The second revolves around urban autonomy, not necessarily granted through a charter but through fiscal and political devolution of powers to local level. This agenda is being advocated by the Islamabad-based think tank Prime Institute that launched its ‘Cities as drivers of growth’ report in Karachi this week.

The report compares Pakistan’s leading cities across a wide array of indicators that can be classified into (a) economic dynamism, (b) infrastructure efficiency, and (c) livability aspects. It is a useful guide for those who want to dissect the anatomy of Pakistan’s leading cities and assess what’s wrong or right with them. But while there are advantages of both conceptions of giving power to cities, whether there is a constituency for urban autonomy in provinces is really the biggest question.

Speaking at the report launch in Karachi Zia Banday, Director at Prime, maintained that political leaders will have to create cross party alliances to ensure that cities, in this case Karachi, get more political, fiscal and administrative powers through further devolution.
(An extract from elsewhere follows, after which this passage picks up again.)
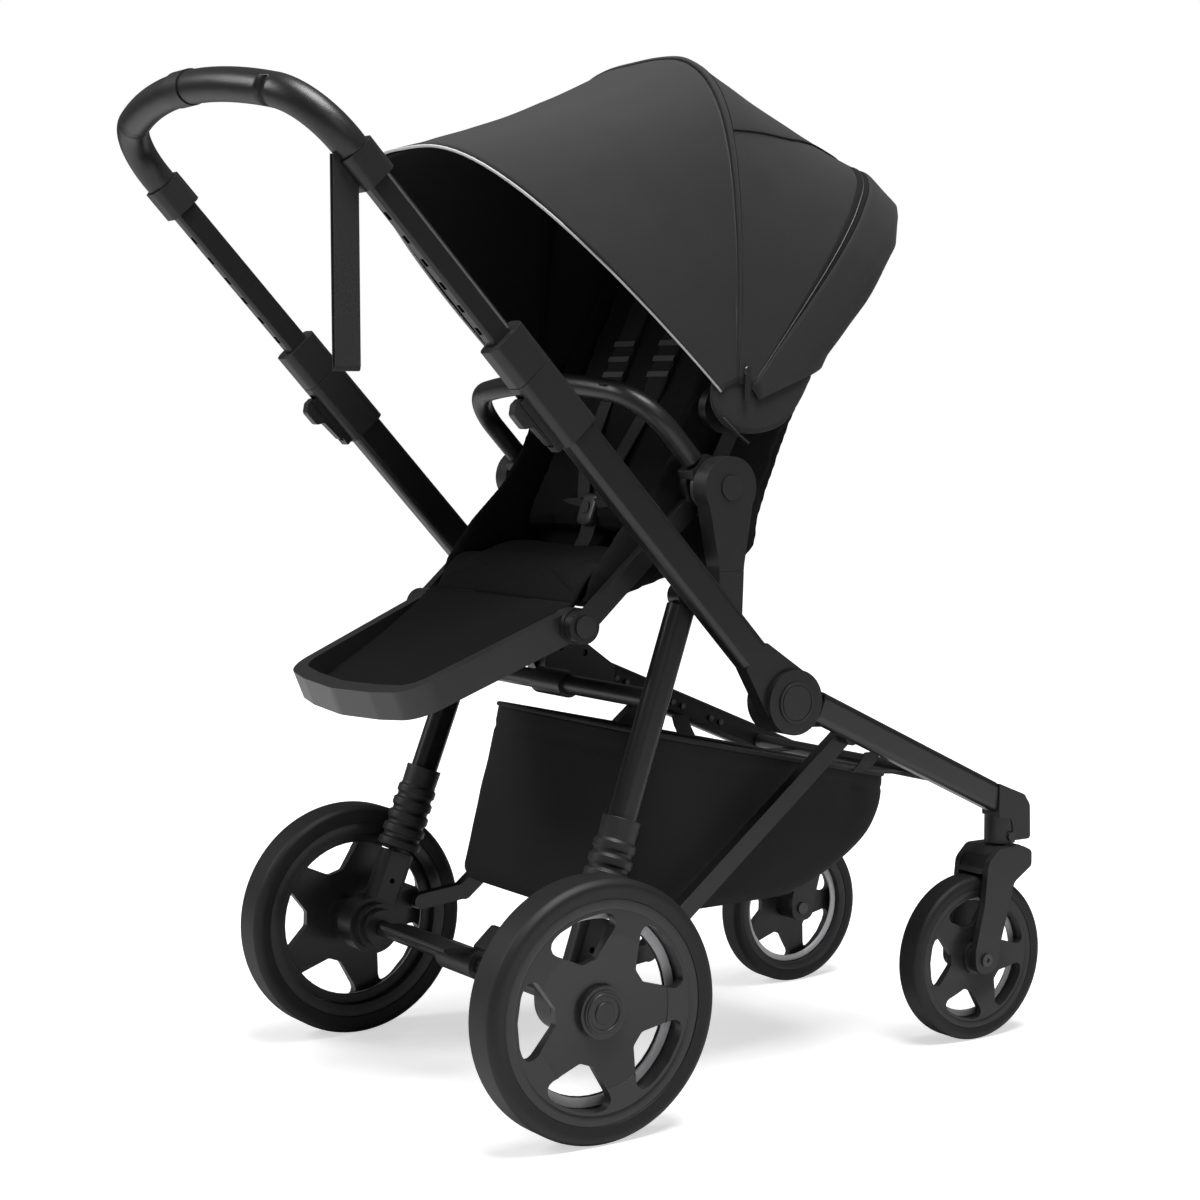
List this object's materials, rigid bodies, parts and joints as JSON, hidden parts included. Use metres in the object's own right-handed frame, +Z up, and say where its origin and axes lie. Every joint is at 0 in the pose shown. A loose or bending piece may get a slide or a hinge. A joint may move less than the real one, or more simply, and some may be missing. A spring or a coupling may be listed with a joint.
{
  "type": "baby stroller",
  "caption": "Folding baby stroller with a parent-facing padded seat, hinged canopy, sliding handlebar, bumper bar, footrest, basket, sprung rear axle and swivelling front casters.",
  "frame": {"origin": "on the ground, at the centre of the stroller's bounding box seen from above, with the stroller unfolded and the handlebar fully out", "axes": "+X towards the stroller's left wheels, -Y towards its front casters, +Z up"},
  "size_m": [0.5378, 0.9466, 1.0473],
  "materials": {
    "satin": "satin",
    "plastic": "matte",
    "tyre": "matte",
    "rubber": "matte",
    "steel": "brushed",
    "fabric": "matte",
    "grip": "matte"
  },
  "bodies": {
    "chassis": {"front_tubes": "satin", "front_cross_tube": "satin", "hinge_plates": "plastic", "caster_sockets": "plastic", "frame_rivets": "steel", "brace_lugs": "plastic", "basket": "fabric"},
    "caster_button_left": {"caster_button_left": "plastic"},
    "caster_button_right": {"caster_button_right": "plastic"},
    "caster_left": {"caster_fork_left": "plastic", "caster_bolt_left": "steel"},
    "caster_right": {"caster_fork_right": "plastic", "caster_bolt_right": "steel"},
    "front_wheel_left": {"front_rim_left": "plastic", "front_tyre_left": "tyre"},
    "front_wheel_right": {"front_rim_right": "plastic", "front_tyre_right": "tyre"},
    "upper_frame": {"upper_tubes": "satin", "hinge_caps": "plastic", "handle_housings": "plastic", "seat_mounts": "plastic", "leg_pivot_pins": "steel"},
    "fold_lever_left": {"fold_lever_left": "plastic"},
    "fold_lever_right": {"fold_lever_right": "plastic"},
    "seat_button_left": {"seat_button_left": "plastic"},
    "seat_button_right": {"seat_button_right": "plastic"},
    "handlebar": {"handlebar_tube": "satin", "handle_grip": "grip", "grip_collars": "plastic", "wrist_strap": "fabric"},
    "handle_button": {"handle_button": "plastic"},
    "rear_legs": {"rear_legs": "satin", "rear_cross_tube": "satin"},
    "fold_latch": {"fold_latch": "plastic"},
    "rear_axle": {"axle_housings": "plastic", "axle_tube": "satin", "bellows": "rubber", "suspension_springs": "steel"},
    "brake_pedal": {"brake_pedal": "plastic"},
    "rear_wheel_left": {"rear_rim_left": "plastic", "rear_tyre_left": "tyre"},
    "rear_wheel_right": {"rear_rim_right": "plastic", "rear_tyre_right": "tyre"},
    "braces": {"braces": "satin"},
    "seat": {"seat_ratchets": "steel", "seat_frame": "satin", "seat_shell": "fabric", "seat_pad": "fabric", "backrest_pad": "fabric", "canopy_rear": "fabric", "bumper_clips": "plastic", "harness": "fabric", "harness_buckle": "plastic"},
    "canopy": {"canopy_bow": "satin", "canopy_front": "fabric"},
    "footrest": {"footrest_frame": "plastic", "footrest_panel": "fabric"},
    "footrest_button_left": {"footrest_button_left": "plastic"},
    "footrest_button_right": {"footrest_button_right": "plastic"},
    "bumper": {"bumper_bar": "grip"}
  },
  "joints": [
    {"name": "fold", "type": "hinge", "parent": "chassis", "child": "upper_frame", "pos_m": [0, -0.0888, 0.398], "axis": [1, 0, 0], "range_deg": [0, 70]},
    {"name": "rear_leg_fold", "type": "hinge", "parent": "upper_frame", "child": "rear_legs", "pos_m": [0, 0.0192, 0.508], "axis": [1, 0, 0], "range_deg": [-21, 0]},
    {"name": "brace_fold", "type": "hinge", "parent": "chassis", "child": "braces", "pos_m": [0, -0.1868, 0.352], "axis": [1, 0, 0], "range_deg": [0, 37.1]},
    {"name": "handlebar_slide", "type": "slide", "parent": "upper_frame", "child": "handlebar", "axis": [0, 0.6769, 0.7361], "range_m": [-0.11, 0]},
    {"name": "handle_button_press", "type": "slide", "parent": "handlebar", "child": "handle_button", "axis": [0, 0.7361, -0.6769], "range_m": [0, 0.002], "stiffness_N_per_m": 400},
    {"name": "fold_lever_left_pull", "type": "hinge", "parent": "upper_frame", "child": "fold_lever_left", "pos_m": [0, 0.19094, 0.6638], "axis": [1, 0, 0], "range_deg": [0, 4], "stiffness_Nm_per_rad": 0.5},
    {"name": "fold_lever_right_pull", "type": "hinge", "parent": "upper_frame", "child": "fold_lever_right", "pos_m": [0, 0.19094, 0.6638], "axis": [1, 0, 0], "range_deg": [0, 4], "stiffness_Nm_per_rad": 0.5},
    {"name": "fold_latch_turn", "type": "hinge", "parent": "rear_legs", "child": "fold_latch", "pos_m": [0, 0.06628, 0.44472], "axis": [1, 0, 0], "range_deg": [0, 10], "stiffness_Nm_per_rad": 0.2},
    {"name": "suspension", "type": "slide", "parent": "rear_legs", "child": "rear_axle", "axis": [0, -0.3492, 0.937], "range_m": [0, 0.012], "stiffness_N_per_m": 30000, "deforming": ["suspension_springs"]},
    {"name": "brake_pedal_turn", "type": "hinge", "parent": "rear_axle", "child": "brake_pedal", "pos_m": [0, 0.1652, 0.127], "axis": [1, 0, 0], "range_deg": [-8, 14]},
    {"name": "rear_wheel_left_spin", "type": "hinge", "parent": "rear_axle", "child": "rear_wheel_left", "pos_m": [0.246, 0.1652, 0.127], "axis": [1, 0, 0], "continuous": true},
    {"name": "rear_wheel_right_spin", "type": "hinge", "parent": "rear_axle", "child": "rear_wheel_right", "pos_m": [-0.246, 0.1652, 0.127], "axis": [1, 0, 0], "continuous": true},
    {"name": "caster_left_swivel", "type": "hinge", "parent": "chassis", "child": "caster_left", "pos_m": [0.162, -0.4248, 0.213], "axis": [0, 0, 1], "continuous": true},
    {"name": "front_wheel_left_spin", "type": "hinge", "parent": "caster_left", "child": "front_wheel_left", "pos_m": [0.162, -0.3828, 0.0905], "axis": [1, 0, 0], "continuous": true},
    {"name": "caster_button_left_press", "type": "slide", "parent": "chassis", "child": "caster_button_left", "axis": [-1, 0, 0], "range_m": [0, 0.0015], "stiffness_N_per_m": 400},
    {"name": "seat_button_left_press", "type": "slide", "parent": "upper_frame", "child": "seat_button_left", "axis": [-1, 0, 0], "range_m": [0, 0.0015], "stiffness_N_per_m": 400},
    {"name": "footrest_button_left_press", "type": "slide", "parent": "seat", "child": "footrest_button_left", "axis": [-1, 0, 0], "range_m": [0, 0.002], "stiffness_N_per_m": 400},
    {"name": "caster_right_swivel", "type": "hinge", "parent": "chassis", "child": "caster_right", "pos_m": [-0.162, -0.4248, 0.213], "axis": [0, 0, 1], "continuous": true},
    {"name": "front_wheel_right_spin", "type": "hinge", "parent": "caster_right", "child": "front_wheel_right", "pos_m": [-0.162, -0.3828, 0.0905], "axis": [1, 0, 0], "continuous": true},
    {"name": "caster_button_right_press", "type": "slide", "parent": "chassis", "child": "caster_button_right", "axis": [1, 0, 0], "range_m": [0, 0.0015], "stiffness_N_per_m": 400},
    {"name": "seat_button_right_press", "type": "slide", "parent": "upper_frame", "child": "seat_button_right", "axis": [1, 0, 0], "range_m": [0, 0.0015], "stiffness_N_per_m": 400},
    {"name": "footrest_button_right_press", "type": "slide", "parent": "seat", "child": "footrest_button_right", "axis": [1, 0, 0], "range_m": [0, 0.002], "stiffness_N_per_m": 400},
    {"name": "seat_tilt", "type": "hinge", "parent": "upper_frame", "child": "seat", "pos_m": [0, -0.0288, 0.613], "axis": [-1, 0, 0], "range_deg": [-20, 8]},
    {"name": "canopy_fold", "type": "hinge", "parent": "seat", "child": "canopy", "pos_m": [0, -0.0468, 0.69], "axis": [1, 0, 0], "range_deg": [0, 42], "deforming": ["canopy_front"]},
    {"name": "footrest_tilt", "type": "hinge", "parent": "seat", "child": "footrest", "pos_m": [0, 0.1202, 0.48], "axis": [1, 0, 0], "range_deg": [-45, 18]},
    {"name": "bumper_slide", "type": "slide", "parent": "seat", "child": "bumper", "axis": [0, 0.682, 0.7314], "range_m": [0, 0.03]}
  ],
  "couplings": [
    {"joint": "rear_leg_fold", "follows": "fold", "ratio": -0.3},
    {"joint": "brace_fold", "follows": "fold", "ratio": 0.53}
  ]
}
As a think tank, Prime understands that its position may not be met or even understood immediately, considering that the focus of real politic today and in the ensuing months will surely not be cities but who gets Islamabad, the future of PML-N, civil-military ‘space’ allocation, and of course ‘takht-e-Lahore’ to name a few. Cities as drivers of growth are good but too cute for immediate term, and that’s okay because even the business of contemporary think tanking isn’t always the immediate term.

However, even as a long-term agenda the question remains whether or not there is a constituency for urban autonomy. The apparent answer to that seems a resounding no. The people within the geography of Pakistan are hard wired into looking up to a strong centre – from British to Mughal and pre-Mughal times.

Even today, many years after the 18th amendment that finally corrected a historical wrong; the man on the street blames the government in Islamabad for the problems that lie squarely within the provincial or local government domain. That social consciousness of political and civic engagement with local or provincial level does not have strong existence in many parts of the country, and in many others it doesn’t exist at all. Hence, the absence of bottom-up demand for local government.

Even the media has been found wanting in so far mediating between the citizens and the provincial governments are concerned. Business chambers and other organisations too still mostly engage with the centre whereas the public services that businesses use are now in the provincial domain and the state of provincial fiscal affairs affect the provincial economy in which these businesses operate in.

Ergo the question is whether urban autonomy comes about in the absence of provincial autonomy, which by the way is still not a completely finished agenda, according to some policy wonks. Or is it that there are enough long-term political incentives in place because of which urban autonomy can bypass the provincial autonomy in the sequence of Pakistan’s quest for devolution. These are not easy questions to answer!